La question est de savoir si cette majorité existe aujourd'hui, ce qui est loin d'être acquis, tant les 27 États membres ont été profondément divisés jusqu'à présent par rapport à Israël, explique un autre diplomate. «Je pense qu'il est trop tôt pour dire qu'il y a un changement de politique, parce qu'une révision n'est qu'une révision. Ce qui compte, c'est l'action», souligne Kristina Kausch, du German Marshall Fund, un think tank bruxellois.

Accusations de «génocide»

Plusieurs pays de l'UE, dont la Belgique, l'Irlande et l'Espagne, réclament depuis des mois un durcissement de la politique européenne envers Israël. «Mon opinion personnelle est que cela s'apparente fortement à un génocide. Je ne sais pas quelles autres horreurs doivent encore se produire avant que l'on ose utiliser ce mot», a ainsi déclaré le ministre belge des Affaires étrangères Maxime Prévot.
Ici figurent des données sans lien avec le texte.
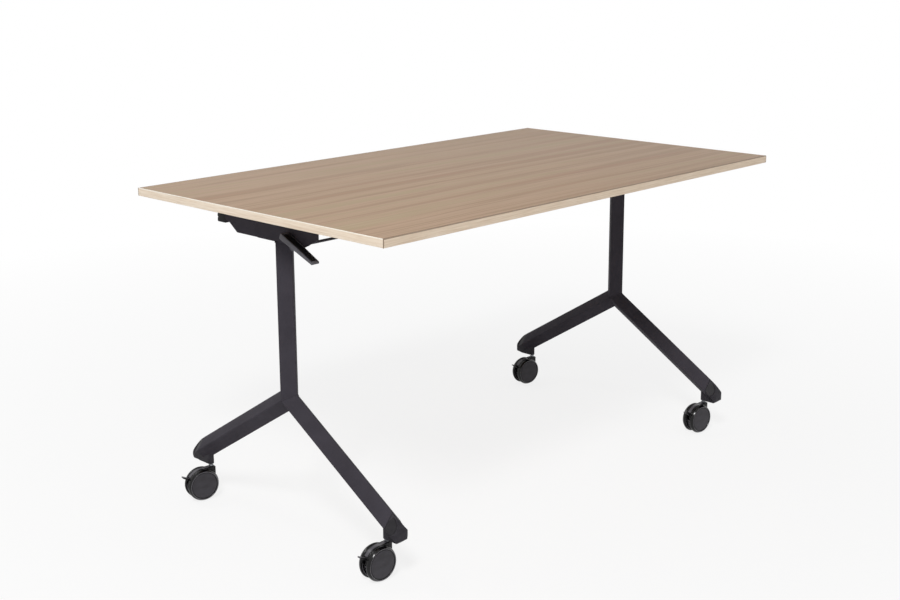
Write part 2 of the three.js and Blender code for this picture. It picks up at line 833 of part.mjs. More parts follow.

Les accusations de «génocide» d'Israël envers les Palestiniens se multiplient, venant de l'ONU, de groupes de défense des droits humains, de pays de plus en plus nombreux, de stars du cinéma et, encore mardi, de quelque 300 écrivains francophones dont deux prix Nobel. Israël les rejette.

Une traduction concrète de ce changement de ton pourrait être la reconnaissance de la Palestine en tant qu'État, une décision envisagée notamment par la France avant une conférence internationale des Nations unies prévue en juin.

«Cela aura-t-il un impact immédiat ? Probablement pas, mais je pense que cela aura un impact si Israël sait qu'il n'a plus la voie libre comme il l'a eue pendant si longtemps», estime Julien Barnes-Dacey.